---------- Materials provided ----------

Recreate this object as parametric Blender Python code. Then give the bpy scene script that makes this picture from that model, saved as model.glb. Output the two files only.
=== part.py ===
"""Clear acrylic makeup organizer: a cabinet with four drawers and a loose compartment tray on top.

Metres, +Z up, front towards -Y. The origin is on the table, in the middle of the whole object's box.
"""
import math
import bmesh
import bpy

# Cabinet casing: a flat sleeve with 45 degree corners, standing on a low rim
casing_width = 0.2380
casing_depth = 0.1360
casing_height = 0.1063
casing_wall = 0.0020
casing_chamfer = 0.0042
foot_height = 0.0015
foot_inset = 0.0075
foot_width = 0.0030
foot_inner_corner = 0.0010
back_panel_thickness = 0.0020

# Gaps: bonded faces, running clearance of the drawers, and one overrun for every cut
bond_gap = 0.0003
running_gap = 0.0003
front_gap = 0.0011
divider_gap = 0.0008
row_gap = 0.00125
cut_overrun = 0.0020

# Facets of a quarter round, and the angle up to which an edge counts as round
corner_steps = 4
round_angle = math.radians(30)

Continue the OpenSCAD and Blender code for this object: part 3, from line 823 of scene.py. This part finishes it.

----------

• [Instructions for the task]:
Write every entry out again exactly.

• [Finished task]:
Recreate this object as parametric Blender Python code. Then give the bpy scene script that makes this picture from that model, saved as model.glb. Output the two files only.
=== part.py ===
"""Clear acrylic makeup organizer: a cabinet with four drawers and a loose compartment tray on top.

Metres, +Z up, front towards -Y. The origin is on the table, in the middle of the whole object's box.
"""
import math
import bmesh
import bpy

# Cabinet casing: a flat sleeve with 45 degree corners, standing on a low rim
casing_width = 0.2380
casing_depth = 0.1360
casing_height = 0.1063
casing_wall = 0.0020
casing_chamfer = 0.0042
foot_height = 0.0015
foot_inset = 0.0075
foot_width = 0.0030
foot_inner_corner = 0.0010
back_panel_thickness = 0.0020

# Gaps: bonded faces, running clearance of the drawers, and one overrun for every cut
bond_gap = 0.0003
running_gap = 0.0003
front_gap = 0.0011
divider_gap = 0.0008
row_gap = 0.00125
cut_overrun = 0.0020

# Facets of a quarter round, and the angle up to which an edge counts as round
corner_steps = 4
round_angle = math.radians(30)

Continue the OpenSCAD and Blender code for this object: part 3, from line 823 of scene.py. This part finishes it.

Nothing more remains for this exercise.